**DATASET EXTRACT:**
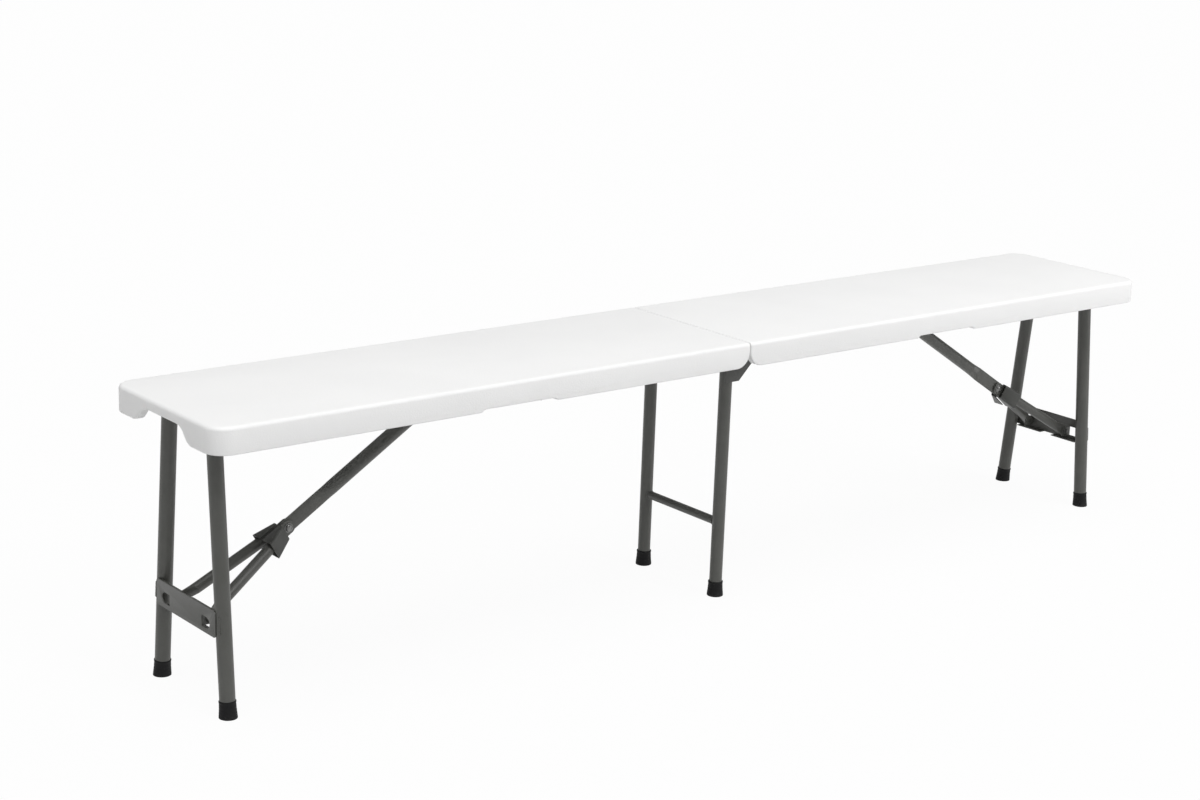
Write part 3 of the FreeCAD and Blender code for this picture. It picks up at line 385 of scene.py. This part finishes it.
def seat_shell(side):
    """One seat half: a box with its underside and seam side open, given a wall."""
    low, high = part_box(f"seat_{SIDE_NAMES[side]}")
    end = low.x if side == LEFT else high.x
    seam = high.x if side == LEFT else low.x
    mesh = bmesh.new()
    bmesh.ops.create_cube(mesh, size=1)
    bmesh.ops.scale(mesh, vec=high - low, verts=mesh.verts)
    bmesh.ops.translate(mesh, vec=(low + high) / 2, verts=mesh.verts)

    def on_rim(a, b):
        return near_value(a.z, low.z) and near_value(b.z, low.z)

    uprights = edges_where(mesh, lambda a, b: near_value(a.x, end) and near_value(b.x, end)
                           and near_value(a.y, b.y))
    rounded(mesh, uprights, CORNER_RADIUS, 10)
    top_edges = edges_where(mesh, lambda a, b: near_value(a.z, high.z) and near_value(b.z, high.z)
                            and not (near_value(a.x, seam) and near_value(b.x, seam)))
    rounded(mesh, top_edges, TOP_RADIUS, 5)
    open_faces = [face for face in mesh.faces
                  if all(near_value(vert.co.z, low.z) for vert in face.verts)
                  or all(near_value(vert.co.x, seam) for vert in face.verts)]
    bmesh.ops.delete(mesh, geom=open_faces, context="FACES")
    corners = [vert for vert in mesh.verts
               if near_value(vert.co.x, seam) and near_value(vert.co.z, low.z)]
    rounded(mesh, corners, SEAM_CORNER_RADIUS, 8, "VERTICES")
    end_rim = edges_where(mesh, lambda a, b: near_value(a.x, end) and near_value(b.x, end)
                          and on_rim(a, b))
    notch_top = low.z + NOTCH_RISE
    notch_rim(mesh, end_rim[0], 1,
              [(-NOTCH_FOOT, low.z), (-NOTCH_TOP, notch_top), (NOTCH_TOP, notch_top),
               (NOTCH_FOOT, low.z)], NOTCH_RADIUS)
    near_rim = edges_where(mesh, lambda a, b: near_value(a.y, low.y) and near_value(b.y, low.y)
                           and on_rim(a, b) and abs(a.x - b.x) > 100 * MM)
    grip_top = low.z + GRIP_RISE
    notch_rim(mesh, near_rim[0], 0,
              [(side * GRIP_INNER, low.z), (side * (GRIP_INNER + GRIP_RISE), grip_top),
               (side * (GRIP_OUTER - GRIP_RISE), grip_top), (side * GRIP_OUTER, low.z)],
              GRIP_RADIUS)
    outside = {rounded_place(vert) for vert in mesh.verts}
    rim = {rounded_place(vert) for vert in mesh.verts if vert.is_boundary}
    bmesh.ops.solidify(mesh, geom=mesh.faces[:], thickness=SHELL)
    for vert in mesh.verts:
        if rounded_place(vert) not in outside:
            tuck_in(vert, high)
    bmesh.ops.remove_doubles(mesh, verts=mesh.verts, dist=1e-5)
    bmesh.ops.recalc_face_normals(mesh, faces=mesh.faces[:])
    lips = [edge for edge in sharp_edges(mesh) if rim.issuperset(map(rounded_place, edge.verts))]
    rounded(mesh, lips, RIM_RADIUS, 4)
    underside_pockets(mesh, side, end, high.z - SHELL)
    if side == LEFT:
        bracket_slots(mesh, seam, high.z - SHELL)
    return mesh


def under_faces(mesh, height):
    return [face for face in mesh.faces
            if face.normal.z < -0.9 and near_value(face.calc_center_median().z, height)]


def split(mesh, faces, axis, value):
    """Splits faces where a plane across one axis crosses them."""
    geometry = set(faces)
    for face in faces:
        geometry.update(face.edges)
        geometry.update(face.verts)
    centre, normal = Vector((0, 0, 0)), Vector((0, 0, 0))
    centre[axis], normal[axis] = value, 1
    bmesh.ops.bisect_plane(mesh, geom=list(geometry), dist=1e-6, plane_co=centre, plane_no=normal)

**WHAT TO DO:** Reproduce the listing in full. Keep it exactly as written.

**THE SOLUTION:**
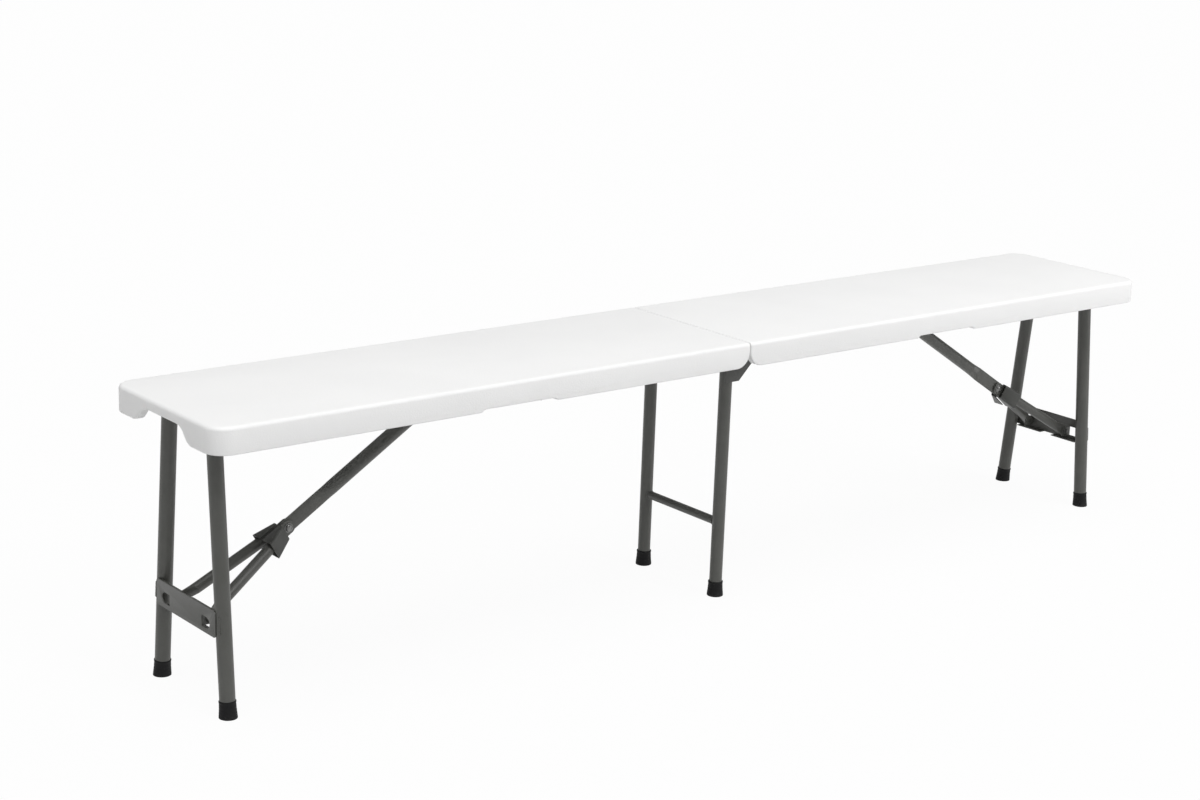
Write part 3 of the FreeCAD and Blender code for this picture. It picks up at line 385 of scene.py. This part finishes it.
def seat_shell(side):
    """One seat half: a box with its underside and seam side open, given a wall."""
    low, high = part_box(f"seat_{SIDE_NAMES[side]}")
    end = low.x if side == LEFT else high.x
    seam = high.x if side == LEFT else low.x
    mesh = bmesh.new()
    bmesh.ops.create_cube(mesh, size=1)
    bmesh.ops.scale(mesh, vec=high - low, verts=mesh.verts)
    bmesh.ops.translate(mesh, vec=(low + high) / 2, verts=mesh.verts)

    def on_rim(a, b):
        return near_value(a.z, low.z) and near_value(b.z, low.z)

    uprights = edges_where(mesh, lambda a, b: near_value(a.x, end) and near_value(b.x, end)
                           and near_value(a.y, b.y))
    rounded(mesh, uprights, CORNER_RADIUS, 10)
    top_edges = edges_where(mesh, lambda a, b: near_value(a.z, high.z) and near_value(b.z, high.z)
                            and not (near_value(a.x, seam) and near_value(b.x, seam)))
    rounded(mesh, top_edges, TOP_RADIUS, 5)
    open_faces = [face for face in mesh.faces
                  if all(near_value(vert.co.z, low.z) for vert in face.verts)
                  or all(near_value(vert.co.x, seam) for vert in face.verts)]
    bmesh.ops.delete(mesh, geom=open_faces, context="FACES")
    corners = [vert for vert in mesh.verts
               if near_value(vert.co.x, seam) and near_value(vert.co.z, low.z)]
    rounded(mesh, corners, SEAM_CORNER_RADIUS, 8, "VERTICES")
    end_rim = edges_where(mesh, lambda a, b: near_value(a.x, end) and near_value(b.x, end)
                          and on_rim(a, b))
    notch_top = low.z + NOTCH_RISE
    notch_rim(mesh, end_rim[0], 1,
              [(-NOTCH_FOOT, low.z), (-NOTCH_TOP, notch_top), (NOTCH_TOP, notch_top),
               (NOTCH_FOOT, low.z)], NOTCH_RADIUS)
    near_rim = edges_where(mesh, lambda a, b: near_value(a.y, low.y) and near_value(b.y, low.y)
                           and on_rim(a, b) and abs(a.x - b.x) > 100 * MM)
    grip_top = low.z + GRIP_RISE
    notch_rim(mesh, near_rim[0], 0,
              [(side * GRIP_INNER, low.z), (side * (GRIP_INNER + GRIP_RISE), grip_top),
               (side * (GRIP_OUTER - GRIP_RISE), grip_top), (side * GRIP_OUTER, low.z)],
              GRIP_RADIUS)
    outside = {rounded_place(vert) for vert in mesh.verts}
    rim = {rounded_place(vert) for vert in mesh.verts if vert.is_boundary}
    bmesh.ops.solidify(mesh, geom=mesh.faces[:], thickness=SHELL)
    for vert in mesh.verts:
        if rounded_place(vert) not in outside:
            tuck_in(vert, high)
    bmesh.ops.remove_doubles(mesh, verts=mesh.verts, dist=1e-5)
    bmesh.ops.recalc_face_normals(mesh, faces=mesh.faces[:])
    lips = [edge for edge in sharp_edges(mesh) if rim.issuperset(map(rounded_place, edge.verts))]
    rounded(mesh, lips, RIM_RADIUS, 4)
    underside_pockets(mesh, side, end, high.z - SHELL)
    if side == LEFT:
        bracket_slots(mesh, seam, high.z - SHELL)
    return mesh


def under_faces(mesh, height):
    return [face for face in mesh.faces
            if face.normal.z < -0.9 and near_value(face.calc_center_median().z, height)]


def split(mesh, faces, axis, value):
    """Splits faces where a plane across one axis crosses them."""
    geometry = set(faces)
    for face in faces:
        geometry.update(face.edges)
        geometry.update(face.verts)
    centre, normal = Vector((0, 0, 0)), Vector((0, 0, 0))
    centre[axis], normal[axis] = value, 1
    bmesh.ops.bisect_plane(mesh, geom=list(geometry), dist=1e-6, plane_co=centre, plane_no=normal)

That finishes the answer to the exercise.